By Aadit Tambe
The University of Iowa is taking part is a yearlong study to investigate why human papillomavirus vaccines lag behind, compared with other vaccines for adolescent, in rural areas of the state.
“The gap between adolescents being given this vaccine and others is definitely more pronounced in rural areas,” said Natoshia Askelson, the director of the project and a UI assistant professor of community & behavioral health. “We want to know what must be the causes of this gap.”
The HPV vaccine protects against a number of diseases and HPV-related cancers, such as cervical cancer and oral cancer, but vaccination rates across Iowa are below the national average, according to the UI College of Public Health website.
According to the most recent data available, only 21 percent of 13- to 15-year-olds in Iowa had completed the HPV vaccination series in 2015. The study is funded by the National Cancer Institute through the Holden Comprehensive Cancer Center, UI College of Public Health, Iowa Primary Care Association, Iowa Department of Public Health, American Cancer Society, Iowa Cancer Consortium, and local public-health agencies.
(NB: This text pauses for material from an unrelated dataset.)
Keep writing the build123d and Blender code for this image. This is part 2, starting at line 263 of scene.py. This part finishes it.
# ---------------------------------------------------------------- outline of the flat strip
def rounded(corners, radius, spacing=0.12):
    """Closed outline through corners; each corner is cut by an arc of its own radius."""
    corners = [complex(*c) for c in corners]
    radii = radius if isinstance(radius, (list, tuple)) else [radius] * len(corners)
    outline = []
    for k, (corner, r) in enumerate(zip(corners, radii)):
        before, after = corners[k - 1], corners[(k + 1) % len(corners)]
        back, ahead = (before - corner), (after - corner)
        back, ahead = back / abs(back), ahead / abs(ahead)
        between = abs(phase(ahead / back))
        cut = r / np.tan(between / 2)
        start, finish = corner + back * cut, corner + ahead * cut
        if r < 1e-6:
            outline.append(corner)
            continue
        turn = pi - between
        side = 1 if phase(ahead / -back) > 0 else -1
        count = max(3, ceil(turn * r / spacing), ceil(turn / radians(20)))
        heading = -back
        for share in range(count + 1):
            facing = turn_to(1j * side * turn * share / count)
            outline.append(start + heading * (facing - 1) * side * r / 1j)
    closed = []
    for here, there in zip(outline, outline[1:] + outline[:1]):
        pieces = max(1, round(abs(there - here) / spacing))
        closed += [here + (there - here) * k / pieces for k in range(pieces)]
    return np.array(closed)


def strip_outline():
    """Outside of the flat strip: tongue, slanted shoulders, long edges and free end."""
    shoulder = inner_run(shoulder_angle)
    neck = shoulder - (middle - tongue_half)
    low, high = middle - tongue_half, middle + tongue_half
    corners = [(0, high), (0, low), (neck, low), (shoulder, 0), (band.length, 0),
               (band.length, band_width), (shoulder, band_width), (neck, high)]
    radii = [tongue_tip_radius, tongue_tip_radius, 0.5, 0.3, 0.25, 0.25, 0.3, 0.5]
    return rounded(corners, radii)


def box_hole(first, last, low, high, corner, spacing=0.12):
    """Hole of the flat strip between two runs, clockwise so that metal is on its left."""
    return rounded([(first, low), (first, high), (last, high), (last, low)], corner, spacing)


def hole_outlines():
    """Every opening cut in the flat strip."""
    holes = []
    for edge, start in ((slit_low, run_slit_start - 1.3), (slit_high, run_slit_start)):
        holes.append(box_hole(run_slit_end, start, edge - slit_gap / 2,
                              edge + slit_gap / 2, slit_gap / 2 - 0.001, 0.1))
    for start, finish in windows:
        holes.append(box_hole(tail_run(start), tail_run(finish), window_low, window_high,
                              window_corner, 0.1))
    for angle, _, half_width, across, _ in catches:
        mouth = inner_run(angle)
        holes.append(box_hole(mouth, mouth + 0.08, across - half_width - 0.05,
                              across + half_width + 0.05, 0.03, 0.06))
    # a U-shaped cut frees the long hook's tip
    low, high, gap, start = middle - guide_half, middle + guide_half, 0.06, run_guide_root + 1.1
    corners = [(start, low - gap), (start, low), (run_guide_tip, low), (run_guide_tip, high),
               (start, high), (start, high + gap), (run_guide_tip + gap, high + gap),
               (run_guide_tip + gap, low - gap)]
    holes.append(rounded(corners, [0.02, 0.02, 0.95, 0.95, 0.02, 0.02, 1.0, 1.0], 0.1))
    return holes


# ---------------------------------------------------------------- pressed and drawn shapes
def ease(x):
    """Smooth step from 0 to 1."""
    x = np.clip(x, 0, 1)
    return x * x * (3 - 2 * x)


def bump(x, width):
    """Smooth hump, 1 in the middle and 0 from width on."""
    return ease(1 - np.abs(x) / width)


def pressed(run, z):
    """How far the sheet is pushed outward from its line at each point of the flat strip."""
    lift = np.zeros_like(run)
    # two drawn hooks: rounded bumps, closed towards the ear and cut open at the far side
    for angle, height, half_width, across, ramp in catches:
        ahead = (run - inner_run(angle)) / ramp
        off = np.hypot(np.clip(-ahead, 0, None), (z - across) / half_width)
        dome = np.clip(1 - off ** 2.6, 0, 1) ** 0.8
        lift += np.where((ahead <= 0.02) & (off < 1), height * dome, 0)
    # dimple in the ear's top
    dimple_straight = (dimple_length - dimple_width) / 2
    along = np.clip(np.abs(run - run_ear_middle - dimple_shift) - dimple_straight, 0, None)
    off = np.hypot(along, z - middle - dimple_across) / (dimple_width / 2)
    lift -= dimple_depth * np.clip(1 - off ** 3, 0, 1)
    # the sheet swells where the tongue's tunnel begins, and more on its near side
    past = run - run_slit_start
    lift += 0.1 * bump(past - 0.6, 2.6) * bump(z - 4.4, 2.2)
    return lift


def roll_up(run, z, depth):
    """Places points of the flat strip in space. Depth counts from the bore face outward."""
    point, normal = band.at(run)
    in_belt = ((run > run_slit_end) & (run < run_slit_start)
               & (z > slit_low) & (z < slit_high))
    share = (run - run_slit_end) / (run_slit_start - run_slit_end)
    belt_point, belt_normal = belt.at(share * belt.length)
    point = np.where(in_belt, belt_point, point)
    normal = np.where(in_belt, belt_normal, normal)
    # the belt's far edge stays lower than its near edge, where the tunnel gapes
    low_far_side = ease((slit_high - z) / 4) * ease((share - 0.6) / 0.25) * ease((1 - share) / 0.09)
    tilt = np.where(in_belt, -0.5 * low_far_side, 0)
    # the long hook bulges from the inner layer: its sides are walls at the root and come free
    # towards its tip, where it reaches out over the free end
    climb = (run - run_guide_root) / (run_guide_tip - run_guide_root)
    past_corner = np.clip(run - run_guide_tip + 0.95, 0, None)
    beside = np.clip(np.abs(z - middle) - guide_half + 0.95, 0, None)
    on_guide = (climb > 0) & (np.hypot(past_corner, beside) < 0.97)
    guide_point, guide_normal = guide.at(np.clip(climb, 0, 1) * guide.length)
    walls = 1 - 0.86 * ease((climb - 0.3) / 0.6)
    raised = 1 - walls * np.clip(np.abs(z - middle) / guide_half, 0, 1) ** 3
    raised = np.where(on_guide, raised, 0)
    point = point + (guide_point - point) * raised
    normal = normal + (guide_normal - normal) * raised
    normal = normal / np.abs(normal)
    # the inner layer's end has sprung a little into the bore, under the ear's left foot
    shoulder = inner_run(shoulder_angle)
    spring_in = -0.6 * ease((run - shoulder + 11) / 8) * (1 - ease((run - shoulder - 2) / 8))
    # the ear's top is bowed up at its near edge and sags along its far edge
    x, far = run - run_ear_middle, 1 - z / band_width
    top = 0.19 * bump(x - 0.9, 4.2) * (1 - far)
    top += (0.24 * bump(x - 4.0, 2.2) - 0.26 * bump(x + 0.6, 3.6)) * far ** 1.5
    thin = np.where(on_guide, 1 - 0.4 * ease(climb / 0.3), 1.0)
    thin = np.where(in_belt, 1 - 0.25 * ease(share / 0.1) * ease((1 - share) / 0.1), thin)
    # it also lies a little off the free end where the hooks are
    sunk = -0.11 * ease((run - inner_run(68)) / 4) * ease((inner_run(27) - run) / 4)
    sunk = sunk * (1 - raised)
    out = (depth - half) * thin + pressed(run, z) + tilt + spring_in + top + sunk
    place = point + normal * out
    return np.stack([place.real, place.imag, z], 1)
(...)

The disparity could be due to a wide range of factors, from families being unaware of the vaccine to local clinics not using the best practices. It is important to identify these factors and then work toward overcoming the disparity, Askelson said.
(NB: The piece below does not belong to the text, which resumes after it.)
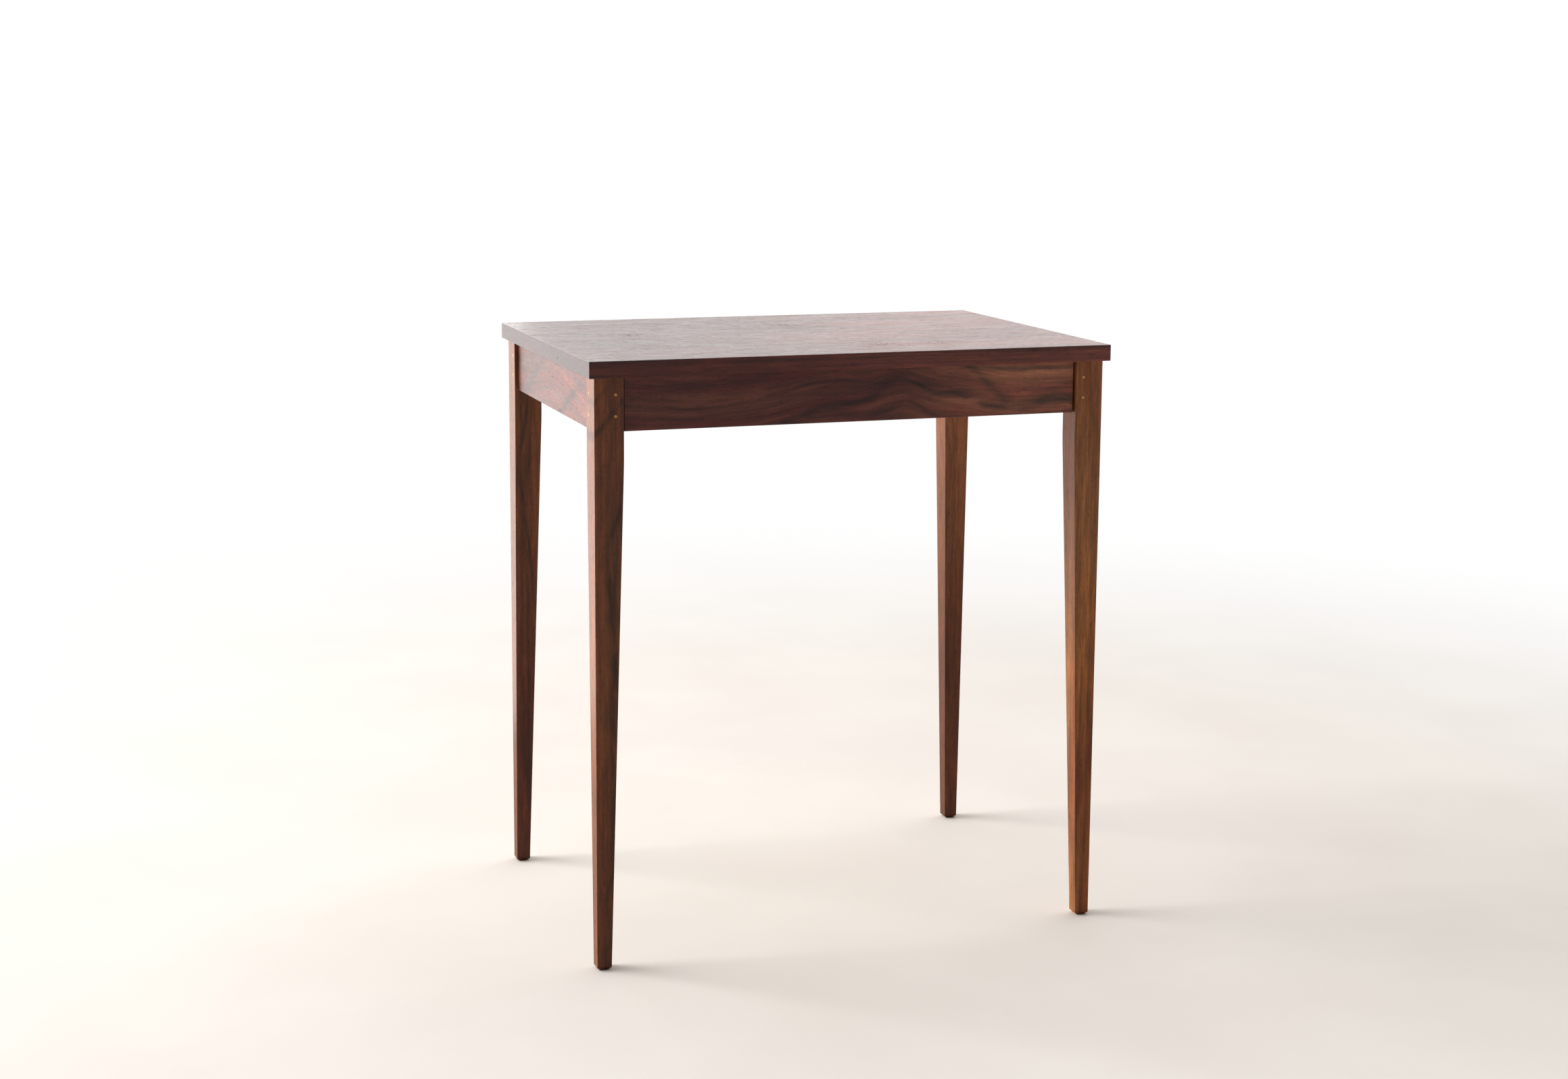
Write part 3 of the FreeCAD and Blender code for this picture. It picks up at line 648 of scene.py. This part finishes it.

“This is vaccine became available in 2006 and is therefore relatively new,” Askelson said. Because it is new, not a lot of people know about it, and that could be a reason it is not so popular in rural areas.
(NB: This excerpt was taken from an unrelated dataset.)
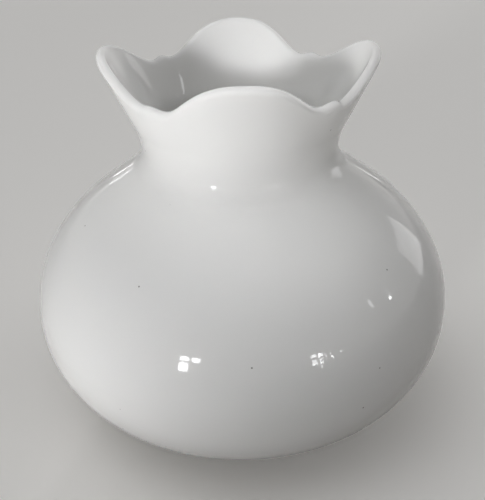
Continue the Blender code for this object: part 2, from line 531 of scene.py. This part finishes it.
def key_light():
    place = VASE_MIDDLE + direction(KEY_AZIMUTH, KEY_ELEVATION) * FAR
    beam, edge, full = [(Vector((0.0, 0.0, height)) - place).normalized()
                        for height in (KEY_AIM, KEY_EDGE, KEY_FULL)]
    light = add_light("key", "SPOT", place, beam, KEY_POWER)
    light.data.spot_size = 2.0 * beam.angle(edge)
    light.data.spot_blend = (beam.dot(full) - beam.dot(edge)) / (1.0 - beam.dot(edge))
    light.data.shadow_soft_size = KEY_RADIUS
    light.visible_glossy = False


# Reflector lying on the floor, in front on the left
REFLECTOR_AZIMUTH = 220.0
REFLECTOR_DISTANCE = 0.22
REFLECTOR_HEIGHT = 0.002
REFLECTOR_SIZE = 0.16
REFLECTOR_GLOW = 3.7


def floor_reflector():
    place = direction(REFLECTOR_AZIMUTH, 0.0) * REFLECTOR_DISTANCE
    place.z = REFLECTOR_HEIGHT
    power = REFLECTOR_GLOW * math.pi * math.pi * REFLECTOR_SIZE ** 2 / 4
    light = add_light("reflector", "AREA", place, Vector((0.0, 0.0, 1.0)), power)
    light.data.shape = "DISK"
    light.data.size = REFLECTOR_SIZE
    light.visible_glossy = False


# Soft spots: azimuth and elevation that each comes from, the place that it aims at, how
# far round it the beam reaches, and power
SPOTS = {
    "shoulder": (-86.0, 60.0, (0.010, -0.044, 0.114), 0.052, 47.0),
    "mouth": (-95.0, 35.0, (0.0, 0.054, 0.157), 0.040, 30.0),
    "back": (80.0, 5.0, (0.0, 0.060, 0.052), 0.088, 130.0),
}
SPOT_RADIUS = 0.015


def soft_spot(name, azimuth, elevation, target, reach, power):
    """Spot whose beam fades evenly from its middle to its edge."""
    way = direction(azimuth, elevation)
    light = add_light(name, "SPOT", Vector(target) + way * FAR, -way, power)
    light.data.spot_size = 2.0 * math.atan(reach / FAR)
    light.data.spot_blend = 1.0
    light.data.shadow_soft_size = SPOT_RADIUS
    light.visible_glossy = False


# Glints of windows in the glaze: azimuths and elevations in degrees, glow, and distance
GLINTS = {
    "left_upper": ((-123.0, -118.3), (10.1, 13.7), 15.0, FAR),
    "left_lower": ((-123.1, -118.2), (2.4, 9.0), 18.0, FAR),
    "left_far": ((-116.6, -112.6), (10.0, 14.0), 15.0, FAR),
    "right_a": ((-58.5, -55.4), (8.9, 11.5), 11.0, FAR),
    "right_b": ((-58.2, -55.5), (3.0, 7.3), 10.0, FAR),
    "right_c": ((-54.5, -52.0), (8.0, 10.9), 14.0, FAR),
    "right_d": ((-54.2, -51.9), (5.5, 7.1), 13.0, FAR),
    "right_e": ((-54.4, -52.0), (2.6, 4.5), 12.0, FAR),
    "right_f": ((-54.0, -52.9), (-0.7, 1.7), 8.0, FAR),
    "right_frame": ((-51.0, -50.5), (2.3, 10.0), 8.0, FAR),
    "right_slit_a": ((-48.1, -47.5), (7.6, 10.1), 12.0, FAR),
    "right_slit_b": ((-48.0, -47.0), (4.4, 6.6), 14.0, FAR),
    "right_slit_c": ((-43.1, -42.5), (6.1, 8.5), 14.0, FAR),
    "right_slit_d": ((-41.6, -41.1), (5.6, 7.6), 12.0, FAR),
    "side_bulb": ((-4.6, -2.8), (13.5, 15.5), 12.0, FAR),
    "side_shade": ((-4.4, -1.6), (15.5, 19.5), 1.5, FAR),
    "right_wall": ((22.0, 39.5), (-1.8, 17.0), 1.1, FAR),
    "inner_slit": ((-16.6, -14.6), (18.3, 24.3), 3.5, FAR),
    "back_left_a": ((116.1, 116.7), (-2.0, 1.4), 5.0, NEAR),
    "back_left_b": ((121.4, 122.0), (3.6, 6.8), 5.0, NEAR),
    "back_right": ((59.6, 60.4), (-3.8, 0.9), 2.0, NEAR),
}


def window_glint(name, azimuths, elevations, glow, distance):
    """Area light that only the gloss of a surface shows."""
    facing = direction(sum(azimuths) / 2, sum(elevations) / 2)
    light = add_light(name, "AREA", VASE_MIDDLE + facing * distance, -facing, 0.0)
    light.data.shape = "RECTANGLE"
    across, up = [2.0 * distance * math.tan(math.radians(high - low) / 2)
                  for low, high in (azimuths, elevations)]
    light.data.size = across * math.hypot(facing.x, facing.y)
    light.data.size_y = up
    light.data.energy = glow * math.pi * light.data.size * light.data.size_y
    light.visible_diffuse = False


# Soft glows of the room: azimuth and elevation of their middle, and strength. The sharper
# they are, the faster they fade away from it
GLOWS = (
    (180.0, 62.0, 1.32),
    (0.0, 90.0, 0.50),
    (30.0, 5.0, 2.10),
    (90.0, 12.0, 0.50),
)
GLOW_SHARPNESS = 8.0


def room():
    world = bpy.data.worlds.new("room")
    world.use_nodes = True
    tree = Wire(world.node_tree)
    way = tree.node("ShaderNodeTexCoord", output="Generated")
    light = 0.0
    for azimuth, elevation, strength in GLOWS:
        facing = tree.node("ShaderNodeVectorMath", {"operation": "DOT_PRODUCT"},
                           {0: way, 1: direction(azimuth, elevation)}, output="Value")
        glow = facing.maths("MAXIMUM", 0.0).maths("POWER", GLOW_SHARPNESS)
        light = light + glow * strength
    lit = tree.node("ShaderNodeBackground", None,
                    {"Color": (1.0, 1.0, 1.0, 1.0), "Strength": light})
    seen = tree.node("ShaderNodeBackground", None, {"Color": SEEN_PALE, "Strength": 1.0})
    both = tree.node("ShaderNodeMixShader", None, {0: seen_rays(tree), 1: lit, 2: seen})
    tree.join(both, world.node_tree.nodes["World Output"], "Surface")
    bpy.context.scene.world = world


def light_studio():
    room()
    key_light()
    floor_reflector()
    for name, spot in SPOTS.items():
        soft_spot(name, *spot)
    for name, window in GLINTS.items():
        window_glint(name, *window)


def main():
    place_camera()
    build_floor()
    light_studio()
    bpy.context.scene.view_settings.view_transform = "Standard"
    glass = build_glass()
    glass.data.materials.append(opal_glass())
    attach(glass, "root")
    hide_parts("vase_body")


main()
Although there is a gap between adolescents getting other vaccines in cities, the gap is more significant in rural Iowa.
The results of the study will be used to develop an intervention that could encourage parents in the rural communities to get their children vaccinated. The research would aim at identifying factors that may influence use of the HPV vaccine in rural areas, Askelson said.
“There are so many individuals who die because of cervical cancer, penal cancer, and anal cancer,” Askelson said. “This vaccine is 100 percent effective at preventing cancer.
“We want to identify the factors that could be worked on so that all parents can vaccinate their children.”
The results of the study will be published in an academic journal by late 2018.
“We would also like to go back to the communities and raise awareness of this vaccine,” Askelson said.
Federal health officials have outlined a goal of 80 percent vaccination completion for adolescents by 2020.
“We really hope to achieve that goal by identifying the areas that need to be worked on through this study,” said community & behavioral health research associate Laura Seegmiller.
“Due to various reasons, such as hurdles in transportation and lack of awareness, there is a significant gap between this vaccine given in rural areas as opposed to urban areas,” said Grace Ryan, a graduate research assistant at the Public Policy Center.
Once the study has been completed, researchers plan to go back to the rural communities, share the findings, and try to make the vaccine available to as many people as possible, she said.